How does liquid cooling work in an AI server heatsink?

A liquid-cooled AI heatsink, or cold plate, has a hollow interior machined with a network of microchannels. A coolant (often deionized water or a specialized fluid) is pumped through these channels. As it flows, it absorbs heat from the metal base contacting the hot chip. The heated liquid is then transported to a radiator (heat exchanger) elsewhere in the server rack, where it releases the heat to the ambient air, cools down, and is recirculated. This method is vastly more efficient than air at moving heat away from the source.

What does “thermal resistance” mean for a heatsink, and why is it important?

Thermal resistance (measured in °C/W) quantifies how effectively a heatsink transfers heat. It represents the temperature rise per watt of power dissipated. A lower thermal resistance means the heatsink can keep the chip cooler for a given power level. For AI chips, a target thermal resistance is a key design specification. It encompasses all resistances: from the chip junction to its case, through the thermal interface material, through the heatsink base and fins, and finally to the coolant or air. Minimizing this total resistance is the core goal of heatsink design and machining.

Are 3D-printed heatsinks as good as machined ones?

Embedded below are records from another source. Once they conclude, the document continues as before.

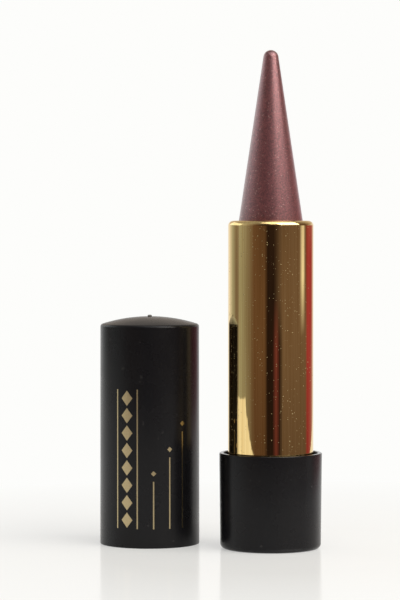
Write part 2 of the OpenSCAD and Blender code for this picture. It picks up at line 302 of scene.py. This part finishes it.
acetal = plainMoulded("natural acetal", innerLook["acetal"], innerLook["acetalRoughness"], innerLook)
nitrile = plainMoulded("nitrile rubber", innerLook["rubber"], innerLook["rubberRoughness"], innerLook)
innerMaterials = {
    "carrier_cup": acetal, "slotted_tube": acetal, "spiral_sleeve": acetal, "drag_ring": nitrile,
}
for nodeName, material in innerMaterials.items():
    cadMesh = frame["nodes"][nodeName].data
    cadMesh.materials.clear()
    cadMesh.materials.append(material)
print("materials made")


# Pieces, each profile in mm from its own axis

capSizes = {
    "mouthRadius": 7.95, "topRadius": 7.9, "boreRadius": 6.87, "leadRadius": 7.07, "leadHeight": 5.0,
    "ceiling": 35.1, "fillet": 0.5, "edge": 0.15, "top": 36.4, "domeRadius": 25.0, "shoulder": 0.5,
    "gateRadius": 0.35, "gateHeight": 0.25, "gateEdge": 0.2,
    "ribs": 6, "ribCircle": 7.08, "ribRadius": 0.3, "ribLow": 10.0, "ribHeight": 12.0, "steps": 256,
}


def buildCap(s):
    mesh = bmesh.new()
    domeCentre = (0, s["top"] - s["domeRadius"])
    roundR = s["topRadius"] - s["shoulder"]
    roundZ = domeCentre[1] + math.sqrt((s["domeRadius"] - s["shoulder"]) ** 2 - roundR ** 2)
    lean = math.degrees(math.asin(roundR / (s["domeRadius"] - s["shoulder"])))
    gateLean = math.degrees(math.asin(s["gateRadius"] / s["domeRadius"]))
    gateTop = s["top"] + s["gateHeight"]
    profile = [(0, s["ceiling"])]
    profile += arc((s["boreRadius"] - s["fillet"], s["ceiling"] - s["fillet"]), s["fillet"], 90, 0, 8)
    profile += [(s["boreRadius"], s["leadHeight"]), (s["leadRadius"], s["leadHeight"])]
    profile += arc((s["leadRadius"] + s["edge"], s["edge"]), s["edge"], 180, 270, 5)
    profile += arc((s["mouthRadius"] - s["edge"], s["edge"]), s["edge"], 270, 360, 5)
    profile += arc((roundR, roundZ), s["shoulder"], 0, 90 - lean, 12)
    profile += arc(domeCentre, s["domeRadius"], 90 - lean, 90 - gateLean, 24)[1:]
    profile += arc((s["gateRadius"] - s["gateEdge"], gateTop - s["gateEdge"]), s["gateEdge"], 0, 90, 4)
    profile += [(0, gateTop)]
    turnProfile(mesh, profile, False, s["steps"])
    for i in range(s["ribs"]):
        turn = Matrix.Rotation(math.tau * (i + 0.5) / s["ribs"], 4, "Z")
        place = Matrix.Translation((s["ribCircle"], 0, s["ribLow"] + s["ribHeight"] / 2))
        bmesh.ops.create_cone(mesh, cap_ends=True, segments=16, radius1=s["ribRadius"],
                              radius2=s["ribRadius"], depth=s["ribHeight"], matrix=turn @ place)
    finishPiece(mesh, "cap_shell", capAxis, "cap", "cap", capPlastic)


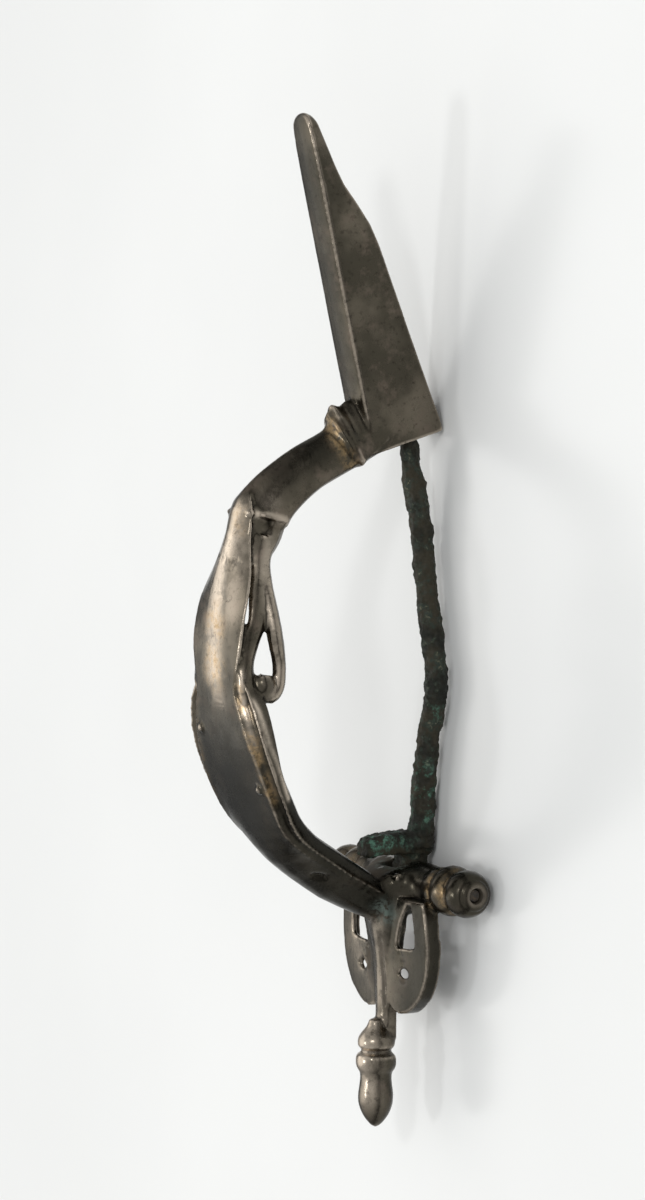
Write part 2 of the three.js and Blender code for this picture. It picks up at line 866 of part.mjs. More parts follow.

3D-printed (additively manufactured) heatsinks excel in creating complex, optimized geometries like conformal channels or lattice structures that are impossible to machine. They are becoming viable for high-performance applications. However, traditionally machined heatsinks from solid billets currently offer better absolute thermal conductivity due to the lack of layer boundaries and potential porosity inherent in some printing processes. The choice depends on the need for geometric complexity versus ultimate thermal performance. Often, the future lies in hybrid approaches combining both techniques.